This script preprocesses the Penguins dataset to create a fully numeric dataset,
applies normalization, and then reduces its dimensionality using PCA.

The resulting data (with `n_components=2`) is ready for training a K-Means clustering model.

Steps:
1. Load and shuffle the dataset.
2. Handle missing values using a "differentiated" strategy.
3. Encode categorical features to numeric values.
4. Normalize all numeric features to the [0, 1] range.
5. Apply PCA to reduce dimensionality.
6. Save the final dataset for clustering.

In [None]:
# Load the Penguins dataset
file_path = Path("../data/raw/K_Means_Dataset/penguins.csv")
df_penguins = load_data(file_path)

# Optionally, shuffle the dataset
df_penguins = shuffle_data_pandas(df_penguins)

# Display basic info and the first few rows
print("Penguins Dataset Info:")
print(df_penguins.info())
print("\nFirst few rows:")
print(df_penguins.head())


 ### Handle Missing Values



 Use the "differentiated" strategy to:

 - Impute missing numeric values with the median.

 - Impute missing categorical values with the mode.

In [None]:
df_penguins = handle_missing_values(df_penguins, strategy="differentiated")

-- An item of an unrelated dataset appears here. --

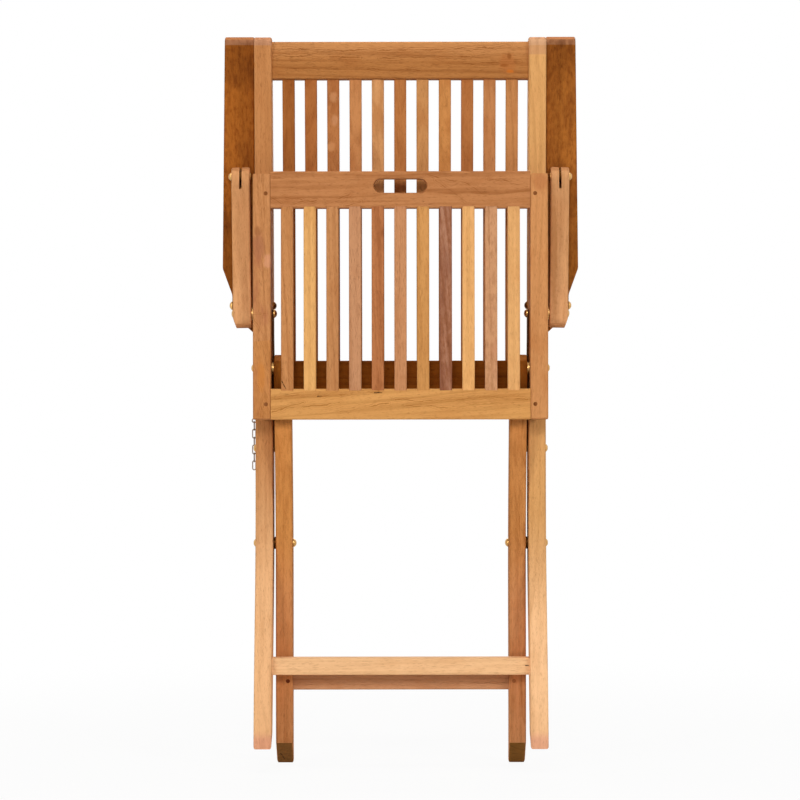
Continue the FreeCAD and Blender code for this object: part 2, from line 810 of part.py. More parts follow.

# Verify that there are no missing values left
print("Missing values after handling:")
print(df_penguins.isnull().sum())
print(df_penguins.head())


### Encode Categorical Features

Convert all columns of type object or category to numeric using factorization.
This ensures the data is fully numeric for K-Means training.


In [None]:
df_penguins_encoded = encode_categorical(df_penguins)

print("After encoding categorical features:")
print(df_penguins_encoded.head())

 ### Normalize Features



 K-Means is sensitive to the scale of features. We normalize the numeric features to the [0, 1] range.

In [None]:
df_penguins_norm = normalize(df_penguins_encoded)
print("\nNormalized features sample:")
print(df_penguins_norm.head())


### Apply PCA to Reduce Dimensionality

We use PCA from scikit-learn to reduce the data to two principal components.
This step is useful for visualization and to simplify clustering with K-Means.


In [None]:
data = df_penguins_norm.to_numpy()

# Initialize PCA with desired number of components (e.g., 2)
pca = PCA(n_components=2)
data_pca = pca.fit_transform(data)

print("Data shape after PCA transformation:", data_pca.shape)
print("Explained variance ratio by components:", pca.explained_variance_ratio_)

### Save Processed Data

- Save the PCA-transformed data as a NumPy array.
- This file,"kmeans_penguins_data.npy", is now ready to be fed directly into a K-Means model.


In [None]:
# Save the full normalized features
np.save("../data/processed/kmeans_penguins_data.npy", data_pca)

print("\nPenguins dataset processed and saved for K-Means clustering. ^__^")